People always say it's easier to find a job when you have a job. Yay!

Tomorrow will be my first "real" day without a job. The weekend has gone on as usual, but tomorrow will be the day that most of the people I know go to work while I stay home. We'll see how that goes.

My adventures as the Funemployed Unchaperoned White Girl will be on Instagram as oryomai

Friday, September 23, 2016

The Unchaperoned White Girl is now also the Funemployed White Girl

Today ended up being my last day at a job I had worked at for a little over 5 years. I wasn't aware it was going to be my last day, but that is how the day ended. Morning really - I got the news at about 10am. I was in my car with all my things by 11.

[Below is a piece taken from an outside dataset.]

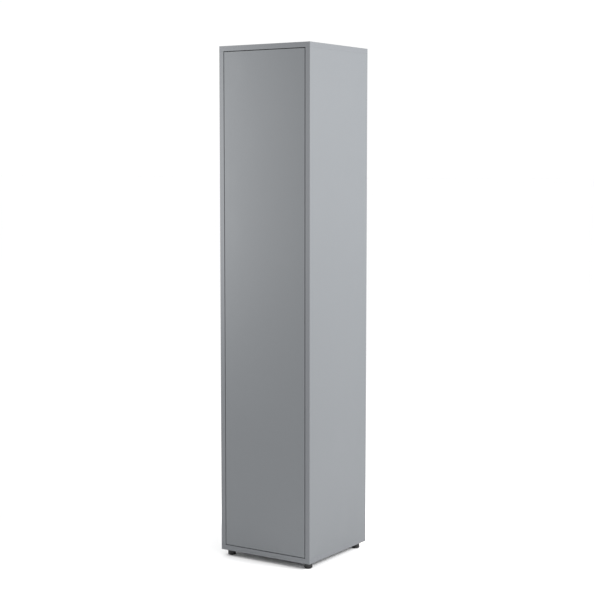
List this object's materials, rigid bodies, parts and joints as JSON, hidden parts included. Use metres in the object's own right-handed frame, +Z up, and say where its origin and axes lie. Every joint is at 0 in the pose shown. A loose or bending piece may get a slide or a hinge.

This is the first time in my life that have ever had my position eliminated. I have been working since I was about 16 (so 14 years...ugh that is way too long). I went from working at a dentist's office to retail to work study jobs to CBC to QBE to TJS (I only work at places with three initials apparently). I took a bit of time off between CBC and QBE, but I worked my last day at QBE on a Friday and started at TJS on a Monday.

I always thought I would be more upset about it. I always thought if I left somewhere in a way that wasn't my own terms, I would completely fall apart. I was wrong.

I came home, had some home brewed beer (a Session IPA), went grocery shopping, and am going to go to happy hour. The world kept spinning. I was going to reference a comic I once saw about how can the world still spin after someone you love dies (obviously this is a much less serious level), but my Google searching is only bringing up Negan. I don't need him right now!

This probably won't feel real until Monday anyway. What I am doing right now is what I would have been doing on a "normal" day. When I don't have to get up at 630 on Monday morning to drive through horrific traffic to dodge a closed Liberty Bridge, then it may feel different.

This wasn't exactly the first post I had in mind, but it was interesting.